As businesses begin adopting Big Data and predictive analytics in their current workflows, there are tools available that make the process easier for analysts without much experience in data science.
Apache Spark is a Big Data development platform and processing engine that is growing ever more popular. It provides both higher performance and more flexibility for applications than existing Big Data platforms such as Hadoop.
Partnering the performance of Spark with XLMiner makes its benefits far more accessible for business analysts who aren't expert data scientists. Instead of writing code in a programming language such as Scala, Python or R, you can pull sampled or summarized data directly from a Spark Big Data cluster right into the Excel spreadsheets that your analysts use every day.
Apache Spark advantages
Apache Spark was conceived in the University of California Berkeley AMPLab in 2009, and open sourced in 2010; Spark 1.5 appeared in September 2015. Since its introduction to the market, many companies - including Cloudera, HortonWorks, Amazon, eBay, Yahoo! and recently IBM - have implemented the Spark open source cluster computing framework into their own products or internal systems.
InfoQ, a professional software information source, compared Spark to other open source platforms like Hadoop and Storm. Spark is not only able to run certain applications 100 times faster in memory than Hadoop, but it boasts other benefits for ease of use and sophisticated analytics.
Thanks to the 80 high-level operators Spark provides, users can quickly write code in Scala, Python and recently R. The data processing framework integrates with common sources like HDFS, Amazon S3, Hive, HBase, Cassandra and Hadoop.
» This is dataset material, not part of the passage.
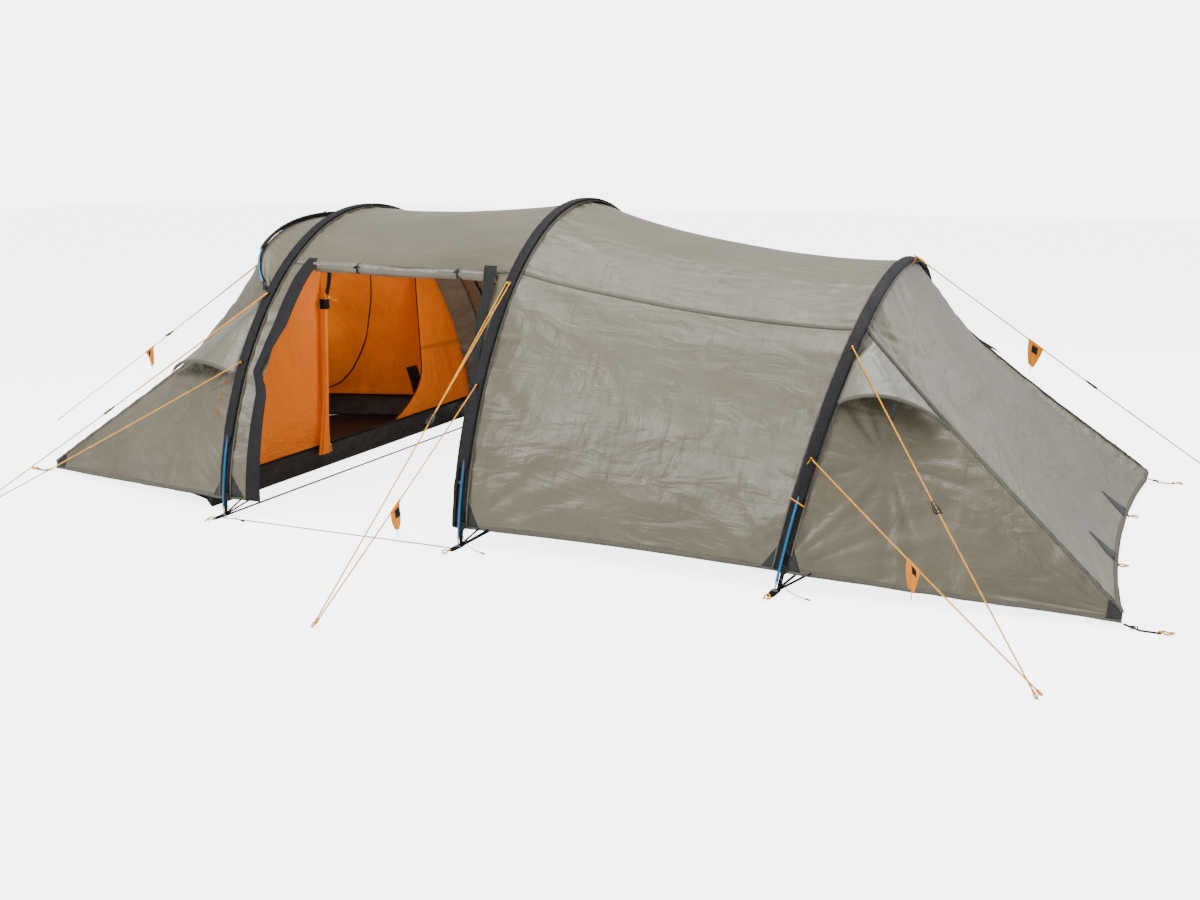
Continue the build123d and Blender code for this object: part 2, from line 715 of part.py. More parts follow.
with BuildPart() as foot_tabs:
    for hoop in HOOPS:
        for side in (-1, 1):
            y = side * (hoop.half_width + TAB_LENGTH / 2 - 20)
            with BuildSketch(Plane.XY.offset(TAB_BOTTOM)):
                with Locations((hoop.x, y)):
                    RectangleRounded(TAB_WIDTH, TAB_LENGTH, 8)
                with Locations((hoop.x, side * hoop.half_width)):
                    Circle(EYELET_BORE, mode=Mode.SUBTRACT)
                with Locations((hoop.x, side * (hoop.half_width + PEG_HOLE_REACH))):
                    Circle(PEG_HOLE_RADIUS, mode=Mode.SUBTRACT)
            extrude(amount=TAB_THICKNESS)
foot_tabs.part.label = "foot_tabs"
export_step(foot_tabs.part, "parts/foot_tabs.step")

with BuildPart() as eyelets:
    for hoop in HOOPS:
        with BuildSketch(Plane.XY.offset(EYELET_BOTTOM)):
            with Locations(*[(hoop.x, side * hoop.half_width) for side in (-1, 1)]):
                Circle(EYELET_RADIUS)
                Circle(EYELET_BORE, mode=Mode.SUBTRACT)
        extrude(amount=EYELET_THICKNESS)
eyelets.part.label = "pole_eyelets"
export_step(eyelets.part, "parts/pole_eyelets.step")

with BuildPart() as straps:
    with BuildSketch(Plane.XY):
        for hoop in (FRONT, MIDDLE):
            with Locations((hoop.x, 0)):
                Rectangle(STRAP_WIDTH, 2 * hoop.half_width)
        for side in (-1, 1):
            start = Vector(FRONT.x + TAB_WIDTH / 2 + 2, side * (FRONT.half_width + 30))
            end = Vector(MIDDLE.x - TAB_WIDTH / 2 - 2, side * (MIDDLE.half_width + 30))
            with BuildLine():
                Polyline(
                    start + (0, -SPACER_WIDTH / 2),
                    end + (0, -SPACER_WIDTH / 2),
                    end + (0, SPACER_WIDTH / 2),
                    start + (0, SPACER_WIDTH / 2),
                    close=True,
                )
            make_face()
            for x, y in (REAR_CORNER, FRONT_CORNER):
                with Locations((x + copysign(CORNER_STRAP / 2 + 4, x), side * (y + 6))):
                    Rectangle(CORNER_STRAP, STRAP_WIDTH)
    extrude(amount=STRAP_THICKNESS)
straps.part.label = "ground_straps"
export_step(straps.part, "parts/ground_straps.step")

LOOP_RADIUS = 17
LOOP_CORD = 2
HEM_LOOPS = (-400, 400)

with BuildPart() as peg_loops:
    spots = []
    for x, y in (REAR_CORNER, FRONT_CORNER):
        outward = copysign(1, x)
        spots += [(x + outward * (CORNER_STRAP + LOOP_RADIUS + 8), side * (y + 6)) for side in (-1, 1)]
        spots += [(x - outward * (HEM_BOW - LOOP_RADIUS - 12), side) for side in HEM_LOOPS]
    with Locations(*[(x, y, LOOP_CORD) for x, y in spots]):
        Torus(LOOP_RADIUS, LOOP_CORD)
peg_loops.part.label = "peg_loops"
export_step(peg_loops.part, "parts/peg_loops.step")

# ---------------------------------------------------------------- guy lines

GROUND_END = CORD_RADIUS + 1
Guy = namedtuple("Guy", "name hoop height peg runner flag")
SIDE_GUYS = (
    Guy("rear", REAR, 891, (2438, -1926), 0.5, 0),
    Guy("rear", REAR, 502, (2438, -1926), 0, 0.5),
    Guy("middle", MIDDLE, 1080, (17, -2342), 0.43, 0),
    Guy("middle", MIDDLE, 672, (17, -2342), 0, 0.55),
    Guy("front", FRONT, 985, (-2275, -1935), 0.5, 0),
    Guy("front", FRONT, 688, (-2275, -1935), 0, 0),
)
END_GUYS = (
    Guy("tail", REAR, 0, (3420, 0), 0.42, 0.3),
    Guy("nose", BROW, 0, (-3680, 0), 0.53, 0.62),
)
CORD_STANDOFF = -13
LOWER_GUY_SHIFT = 14


def guy_line(guy, side=-1):
    """The cord's start on its hoop and its end at the peg."""
    angle = angle_at(guy.hoop, guy.height) if guy.height else pi / 2
    start = arch(guy.hoop, angle, CORD_STANDOFF)
    if not guy.height:
        start += Vector(copysign(SLEEVE_WIDTH / 2 + SEAM_GAP, guy.peg[0]), 0, 0)
    shift = 0 if guy.runner else LOWER_GUY_SHIFT
    end = Vector(guy.peg[0] + shift, guy.peg[1], GROUND_END + shift)
    if side > 0:
        return Vector(start.X, -start.Y, start.Z), Vector(end.X, -end.Y, end.Z)
    return start, end


ALL_LINES = [(guy, guy_line(guy, side)) for guy in SIDE_GUYS for side in (-1, 1)]
ALL_LINES += [(guy, guy_line(guy)) for guy in END_GUYS]

with BuildPart() as cords:
    for guy, (start, end) in ALL_LINES:
        with BuildSketch(Plane(start, z_dir=end - start)):
            Circle(CORD_RADIUS)
        extrude(amount=(end - start).length)
cords.part.label = "guy_cords"
export_step(cords.part, "parts/guy_cords.step")


def runner_body(start, end, share):
    """A tapered line runner threaded on a cord."""
    along = (end - start).normalized()
    middle = start + share * (end - start)
    across = along.cross(Vector(0, 0, 1)).normalized()
    with BuildPart() as body:
        with BuildSketch(Plane(middle, x_dir=across, z_dir=along)):
            RectangleRounded(3 * RUNNER_RADIUS, RUNNER_RADIUS, 3)
        extrude(amount=RUNNER_LENGTH, taper=3)
        with BuildSketch(Plane(middle, x_dir=across, z_dir=along)):
            Circle(CORD_RADIUS + RUNNER_CLEARANCE)
        extrude(amount=RUNNER_LENGTH, mode=Mode.SUBTRACT)
    return body


far_runners = []
for guy, (start, end) in ALL_LINES:
    if not guy.runner:
        continue
    runner = runner_body(start, end, guy.runner)
    if start.Y > 1:
        far_runners.append(runner.part)
        continue
    runner.part.label = f"{guy.name}_guy_runner"
    export_step(runner.part, f"parts/{guy.name}_guy_runner.step")

with BuildPart() as far_side_runners:
    add(far_runners)
far_side_runners.part.label = "far_guy_runners"
export_step(far_side_runners.part, "parts/far_guy_runners.step")

FLAG = (75, 50)
FLAG_THICKNESS = 1.2

with BuildPart() as flags:
    for guy, (start, end) in ALL_LINES:
        if not guy.flag:
            continue
        along = (end - start).normalized()
        down = (Vector(0, 0, -1) - along * Vector(0, 0, -1).dot(along)).normalized()
        middle = start + guy.flag * (end - start) + down * (FLAG[1] / 2 + CORD_RADIUS + 2)
        with BuildSketch(Plane(middle, x_dir=along, z_dir=along.cross(down))):
            Rectangle(*FLAG)
        extrude(amount=FLAG_THICKNESS / 2, both=True)
flags.part.label = "guy_flags"
export_step(flags.part, "parts/guy_flags.step")
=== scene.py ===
"""Tunnel tent: cloth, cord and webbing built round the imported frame. Metres, in the row frame."""

import json
import math
from collections import namedtuple
from itertools import product

import bpy
import numpy as np
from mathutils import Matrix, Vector, noise


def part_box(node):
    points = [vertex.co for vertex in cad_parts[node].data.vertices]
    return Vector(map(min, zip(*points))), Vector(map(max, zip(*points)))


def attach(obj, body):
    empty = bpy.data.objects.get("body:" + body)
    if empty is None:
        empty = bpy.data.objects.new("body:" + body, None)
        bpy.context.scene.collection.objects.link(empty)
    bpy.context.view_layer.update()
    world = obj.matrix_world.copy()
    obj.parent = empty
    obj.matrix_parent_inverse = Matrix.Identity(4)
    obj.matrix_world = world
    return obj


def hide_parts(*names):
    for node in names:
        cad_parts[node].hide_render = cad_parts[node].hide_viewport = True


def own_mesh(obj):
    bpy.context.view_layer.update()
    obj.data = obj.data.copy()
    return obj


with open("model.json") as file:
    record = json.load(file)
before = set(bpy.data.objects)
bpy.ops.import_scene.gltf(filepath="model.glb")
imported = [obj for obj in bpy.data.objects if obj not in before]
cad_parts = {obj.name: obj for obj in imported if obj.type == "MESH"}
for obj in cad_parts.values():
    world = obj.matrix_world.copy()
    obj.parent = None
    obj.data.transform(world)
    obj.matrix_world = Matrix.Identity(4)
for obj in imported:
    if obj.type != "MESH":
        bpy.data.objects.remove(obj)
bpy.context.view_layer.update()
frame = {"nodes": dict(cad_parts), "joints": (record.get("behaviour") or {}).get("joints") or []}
JOINTS = {j["name"]: j for j in frame["joints"]}
KEEP = 0.03
PI = math.pi
X, Y, Z = np.eye(3)

# ---------------- shared shape of the hoops

Hoop = namedtuple("Hoop", "name x base half rise lean power")
WIDTH_POWER = 0.97
HOOP_POWER, BROW_POWER = 1.22, 1.0
TUBE_RADIUS, TIP_RADIUS = 0.006, 0.006
BROW_TUBE_RADIUS, BROW_EYE_RADIUS = 0.005, 0.0045


def read_hoop(name, ends=None, end_radius=TIP_RADIUS, tube_radius=TUBE_RADIUS, power=HOOP_POWER):
    """The arch of a hoop, from its joint and the boxes of its pole and pole ends."""
    x, _, base = JOINTS[f"{name}_fold" if ends else f"{name}_hoop_fold"]["pos_m"]
    low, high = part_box(f"{name}_pole_tubes")
    crown = high.x - tube_radius if high.x - x > x - low.x + 1e-4 else low.x + tube_radius
    up = high.z - tube_radius - base
    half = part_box(ends or f"{name}_pole_tips")[1].y - end_radius
    return Hoop(name, x, base, half, math.hypot(crown - x, up), math.atan2(crown - x, up), power)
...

Spark's core functionality greatly extends the "MapReduce" paradigm originally offered by Hadoop, making it easy to implement more complex processing workflows, and to utilize main memory as well as disk. Developers can often write code without worrying about the details of scheduling operations and optimizing access to data across the cluster – Spark takes care of that automatically. Spark also offers additional components so you can query your datasets, apply machine learning algorithms, process streaming data in real time, and graph results.
When it comes to practical application, tech startup Toptal offered the example of businesses using Spark to mine information pouring in from social media feeds like Twitter. Users can trigger marketing actions based on specific mentions of a company's products or events, and separate data by positive or negative comments. In a broader example, a developer was able to use Spark to perform predictive analytics of who would survive a Titanic-like disaster or when an earthquake might occur.
The XLMiner difference
Once you've used Spark and one of its distributed file system options (which include Hadoop) to store your data, you need a way to make the information easily available to your business analysts. XLMiner provides the tools you need to access your data, and take advantage of innovative data mining, in the Excel spreadsheet environment they feel most comfortable using.
XLMiner makes Spark Big Data simple, by bringing results into Microsoft Excel – and it does more than just provide an SQL query or ODBC connection to Spark. A Frontline Systems server actually runs in the Apache Spark cluster, and is able to run code on each of the computers in the cluster, to efficiently perform operations such as drawing a statistically representative sample across billions of records. As XLMiner communicates with Spark, users just have to point and click to get the data they want.
Your employees can pull sampled or summarized data from Spark clusters to drive data mining, text mining or forecasting models, or drive simulation or optimization models on their desktops in Microsoft Excel. Once they perform the task they want to in Excel, they can simply push the results to Tableau and Microsoft BI with the click of a button.